WRITTEN PROBLEM =>
Set down exactly, please, each line from the one containing "doc.recompute()" through the one containing "return low, high", both lines included, and no other line.

· · ·

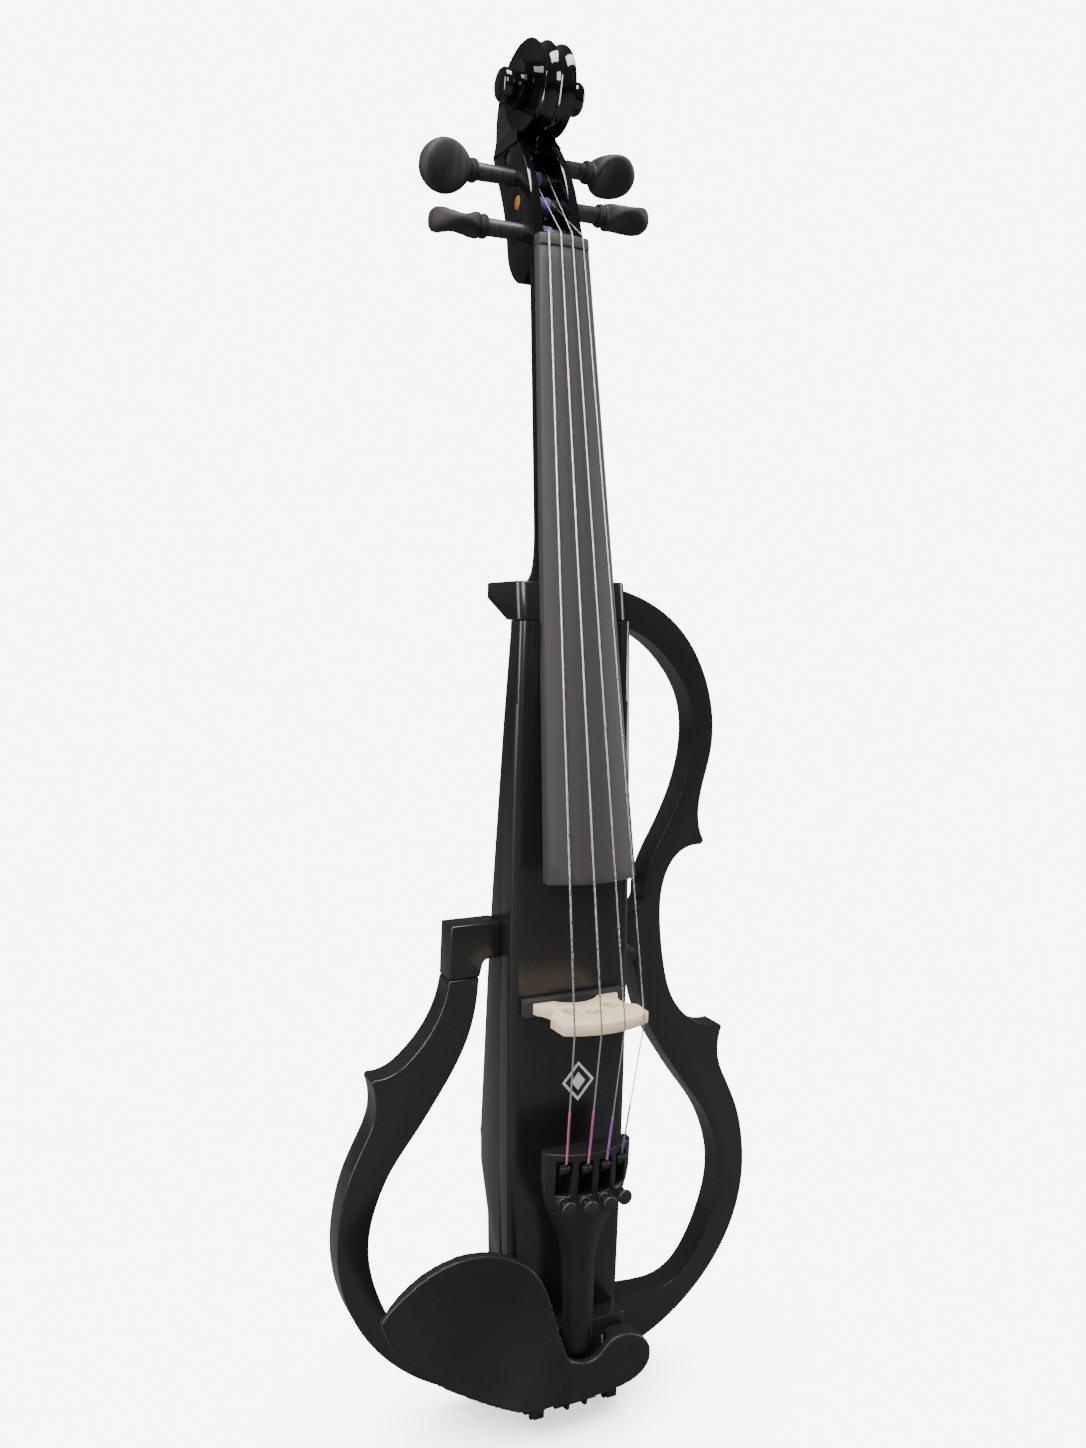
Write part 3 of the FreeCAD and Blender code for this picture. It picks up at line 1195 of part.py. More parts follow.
brackets = []
barrels = []
barrel_start = 0.0
for name, side in SIDES.items():
    x = "%d * clamp_side" % side
    left = x + " - 2.4"
    tab = box("bracket_tab_" + name, (left, "-block_thick - cork", "-body_bottom - 1.9"), 4.8, 1.6,
              15.7)
    shelf = box("bracket_shelf_" + name, (left, "-block_thick - cork", "-body_bottom - 1.9"), 4.8, 6,
                1.5)
    lug = box("bracket_lug_" + name, (left, "-block_thick + 2", "-clamp_drop - 1.6"), 4.8, 2, 3)
    post = cylinder("bracket_post_" + name, (x, "-block_thick + 3", "-clamp_drop"), "y",
                    "post_radius", "block_thick + 2.6")
    brackets.append(fuse("bracket_" + name, tab, shelf, lug, post))
    barrel = cylinder("barrel_rod_" + name, (x, barrel_start, "-clamp_drop"), "y",
                      "barrel_radius", "barrel_length")
    barrel_bore = cylinder("barrel_bore_" + name, (x, barrel_start - 1, "-clamp_drop"), "y",
                           "post_radius + post_fit", "barrel_length + 2")
    key_hole = cylinder("barrel_key_" + name, (x + " - 5", "barrel_length / 2", "-clamp_drop"),
                        "x", 0.9, 10)
    publish(cut("barrel_cut_" + name, barrel, barrel_bore, key_hole), "clamp_barrel_" + name)
publish(group("chinrest_bracket_set", *brackets), "chinrest_brackets")

foot_plate = box("foot_plate", ("-clamp_side - 3.4", "shell_foot + cork", "-clamp_drop - 2.6"),
                 "2 * clamp_side + 6.8", 2.0, "14.6")
foot_window = box("foot_window", ("-clamp_side + 5", "shell_foot", "-clamp_drop - 4"),
                  "2 * clamp_side - 10", 10, 9)
foot_posts = [cylinder("foot_post_" + name, ("%d * clamp_side" % side, 12.6, "-clamp_drop"), "y",
                       "post_radius", "shell_foot + cork - 12")
              for name, side in SIDES.items()]
publish(fuse("clamp_foot_fused", cut("foot_plate_cut", foot_plate, foot_window), *foot_posts),
        "clamp_foot")
publish(box("foot_cork_strip", ("-clamp_side - 3", "shell_foot + 0.02", "-body_bottom + 0.6"),
            "2 * clamp_side + 6", "cork - 0.02", "7"), "clamp_cork")

# ---------------------------------------------------------------- write every piece

doc.recompute()
faulty = [item.Name for item in doc.Objects if {"Invalid", "Error"} & set(item.State)]
if faulty:
    raise SystemExit("failed objects: " + ", ".join(faulty))
for item in parts:
    if item.Shape.isNull() or not item.Shape.isValid() or not item.Shape.Solids:
        raise SystemExit("bad shape: " + item.Label)
os.makedirs("parts", exist_ok=True)
for item in parts:
    item.Shape.exportStep(os.path.join("parts", item.Label + ".step"))
print(len(parts), "sub-parts written")
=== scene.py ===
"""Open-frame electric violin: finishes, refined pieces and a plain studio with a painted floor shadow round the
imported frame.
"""

import json
import logging
import math
from dataclasses import dataclass, field
from enum import Enum
from typing import Optional, Sequence

import bmesh
import bpy
from mathutils import Matrix, Vector
from mathutils.kdtree import KDTree


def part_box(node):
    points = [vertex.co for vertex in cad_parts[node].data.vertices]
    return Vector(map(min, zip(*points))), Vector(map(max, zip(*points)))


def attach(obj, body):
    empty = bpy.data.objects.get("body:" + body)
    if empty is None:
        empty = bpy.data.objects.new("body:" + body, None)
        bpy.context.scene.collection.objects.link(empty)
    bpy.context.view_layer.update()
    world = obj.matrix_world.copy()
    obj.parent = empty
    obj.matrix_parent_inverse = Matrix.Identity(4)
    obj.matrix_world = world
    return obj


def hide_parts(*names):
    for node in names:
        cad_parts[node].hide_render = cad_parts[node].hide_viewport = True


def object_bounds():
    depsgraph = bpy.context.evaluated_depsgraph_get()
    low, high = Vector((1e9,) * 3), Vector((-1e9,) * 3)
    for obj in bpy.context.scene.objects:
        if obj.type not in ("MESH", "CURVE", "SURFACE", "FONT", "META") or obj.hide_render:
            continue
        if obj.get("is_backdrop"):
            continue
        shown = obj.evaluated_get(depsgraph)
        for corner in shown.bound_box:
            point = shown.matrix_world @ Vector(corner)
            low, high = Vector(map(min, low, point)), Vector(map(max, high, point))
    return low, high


log = logging.getLogger("violin")
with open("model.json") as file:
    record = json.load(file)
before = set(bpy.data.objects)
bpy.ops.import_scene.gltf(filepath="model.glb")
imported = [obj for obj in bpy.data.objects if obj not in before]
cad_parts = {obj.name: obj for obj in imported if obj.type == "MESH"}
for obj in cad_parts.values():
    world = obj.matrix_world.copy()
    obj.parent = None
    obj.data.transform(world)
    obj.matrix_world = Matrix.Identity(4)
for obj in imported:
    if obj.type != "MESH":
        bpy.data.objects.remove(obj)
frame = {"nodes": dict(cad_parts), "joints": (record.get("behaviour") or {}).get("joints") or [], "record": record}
MM = 0.001
SOFT = 0.5
Colour = tuple[float, float, float]
Piece = bpy.types.Object
Node = bpy.types.Node
Nodes = bpy.types.Nodes
Links = bpy.types.NodeLinks
Tree = bpy.types.NodeTree
Socket = bpy.types.NodeSocket


class StringName(Enum):
    """The four strings, from the bass side."""

    G = "g"
    D = "d"
    A = "a"
    E = "e"


def body_of_node(node: str) -> str:
    """Name of the moving body that holds a node.

    Args:
        node: name of a node of the frame.

    Returns:
        The body's name.
    """
    bodies = frame["record"]["behaviour"]["bodies"]
    return next(body for body, members in bodies.items() if node in members)


def slot_of_node(node: str) -> str:
    """Material slot that the record gives a node.

    Args:
        node: name of a node of the frame.

    Returns:
        The slot's name.
    """
    return next(s["material_slot"] for s in frame["record"]["subparts"] if s["node"] == node)


def fill(node: Node, values: dict[str, object]) -> Node:
    """Set constants on a node's own sockets.

    Args:
        node: the node.
        values: socket names and their constants.

    Returns:
        The same node.
    """
    for name, value in values.items():
        node.inputs[name].default_value = value
    return node


# Shader groups.


class ShaderGroup:
    """Base of the shared effects, each a node group built once."""

    title = "group"

    def __init__(self) -> None:
        """Start with no tree."""
        self.tree: Optional[Tree] = None

    def inputs(self) -> dict[str, float]:
        """Names and first values of the group's inputs."""
        return {}

    def outputs(self) -> Sequence[str]:
        """Names of the group's outputs."""
        return ("Mask",)

    def wire(self, nodes: Nodes, links: Links, source: Node, sink: Node) -> None:
        """Build the inside of the group.

        Args:
            nodes: nodes of the tree.
            links: links of the tree.
            source: the group's input node.
            sink: the group's output node.
        """

    def get(self) -> Tree:
        """The finished group, built on first use.

        Returns:
            The node tree.
        """
        if self.tree is None:
            tree = bpy.data.node_groups.new(self.title, "ShaderNodeTree")
            for name, value in self.inputs().items():
                socket = tree.interface.new_socket(name, in_out="INPUT",
                                                   socket_type="NodeSocketFloat")
                socket.default_value = value
            for name in self.outputs():
                tree.interface.new_socket(name, in_out="OUTPUT", socket_type="NodeSocketFloat")
            source = tree.nodes.new("NodeGroupInput")
            sink = tree.nodes.new("NodeGroupOutput")
            self.wire(tree.nodes, tree.links, source, sink)
            self.tree = tree
        return self.tree


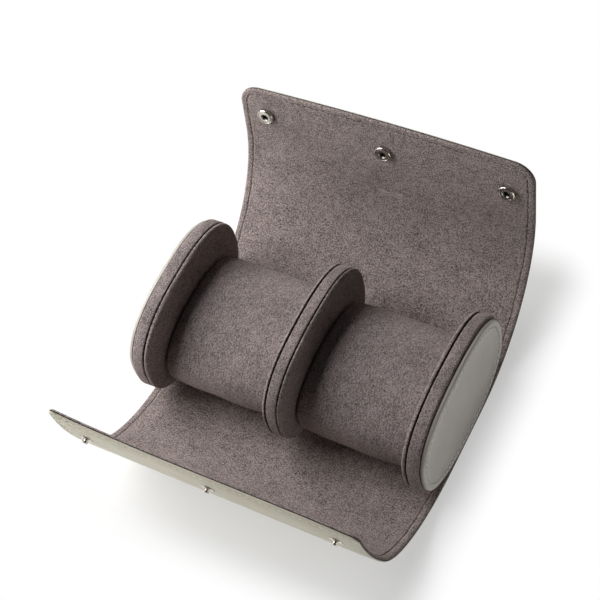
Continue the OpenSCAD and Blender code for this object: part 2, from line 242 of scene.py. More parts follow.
# %% Trees of nodes
class Graph:
    """A tree of shader nodes, of a material or of the world."""

    def __init__(self, tree):
        self.tree = tree

    def link(self, value, socket):
        if isinstance(value, Wire):
            self.tree.links.new(value.socket, socket)
        else:
            socket.default_value = value

    def add(self, kind, settings, values, output=0):
        """Adds a node: its settings first, then the values or wires of its sockets."""
        node = self.tree.nodes.new(kind)
        for key, value in settings.items():
            setattr(node, key, value)
        for key, value in values.items():
            self.link(value, socket_named(node.inputs, key))
        outputs = [s for s in node.outputs if s.enabled]
        return Wire(self, outputs[output])

    def noise(self, place, size, detail=2.0, roughness=0.5, distortion=0.0):
        """A noise whose blotches are about size metres across."""
        values = {"Vector": place, "Scale": 1 / size, "Detail": detail, "Roughness": roughness}
        values["Distortion"] = distortion
        return self.add("ShaderNodeTexNoise", {"noise_dimensions": "3D"}, values)

    def range(self, value, low, high, out_low=0.0, out_high=1.0):
        """The value's place between low and high, eased at both ends."""
        values = {"Value": value, "From Min": low, "From Max": high}
        values.update({"To Min": out_low, "To Max": out_high})
        return self.add("ShaderNodeMapRange", {"interpolation_type": "SMOOTHSTEP"}, values)

    def blend(self, factor, first, second):
        """A colour between two colours."""
        values = {"Factor": factor, "A": first, "B": second}
        return self.add("ShaderNodeMix", {"data_type": "RGBA"}, values)

    def vector(self, operation, *values):
        return self.add("ShaderNodeVectorMath", {"operation": operation}, dict(enumerate(values)))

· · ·

COMPLETED TASK =>
doc.recompute()
faulty = [item.Name for item in doc.Objects if {"Invalid", "Error"} & set(item.State)]
if faulty:
    raise SystemExit("failed objects: " + ", ".join(faulty))
for item in parts:
    if item.Shape.isNull() or not item.Shape.isValid() or not item.Shape.Solids:
        raise SystemExit("bad shape: " + item.Label)
os.makedirs("parts", exist_ok=True)
for item in parts:
    item.Shape.exportStep(os.path.join("parts", item.Label + ".step"))
print(len(parts), "sub-parts written")
=== scene.py ===
"""Open-frame electric violin: finishes, refined pieces and a plain studio with a painted floor shadow round the
imported frame.
"""

import json
import logging
import math
from dataclasses import dataclass, field
from enum import Enum
from typing import Optional, Sequence

import bmesh
import bpy
from mathutils import Matrix, Vector
from mathutils.kdtree import KDTree


def part_box(node):
    points = [vertex.co for vertex in cad_parts[node].data.vertices]
    return Vector(map(min, zip(*points))), Vector(map(max, zip(*points)))


def attach(obj, body):
    empty = bpy.data.objects.get("body:" + body)
    if empty is None:
        empty = bpy.data.objects.new("body:" + body, None)
        bpy.context.scene.collection.objects.link(empty)
    bpy.context.view_layer.update()
    world = obj.matrix_world.copy()
    obj.parent = empty
    obj.matrix_parent_inverse = Matrix.Identity(4)
    obj.matrix_world = world
    return obj


def hide_parts(*names):
    for node in names:
        cad_parts[node].hide_render = cad_parts[node].hide_viewport = True


def object_bounds():
    depsgraph = bpy.context.evaluated_depsgraph_get()
    low, high = Vector((1e9,) * 3), Vector((-1e9,) * 3)
    for obj in bpy.context.scene.objects:
        if obj.type not in ("MESH", "CURVE", "SURFACE", "FONT", "META") or obj.hide_render:
            continue
        if obj.get("is_backdrop"):
            continue
        shown = obj.evaluated_get(depsgraph)
        for corner in shown.bound_box:
            point = shown.matrix_world @ Vector(corner)
            low, high = Vector(map(min, low, point)), Vector(map(max, high, point))
    return low, high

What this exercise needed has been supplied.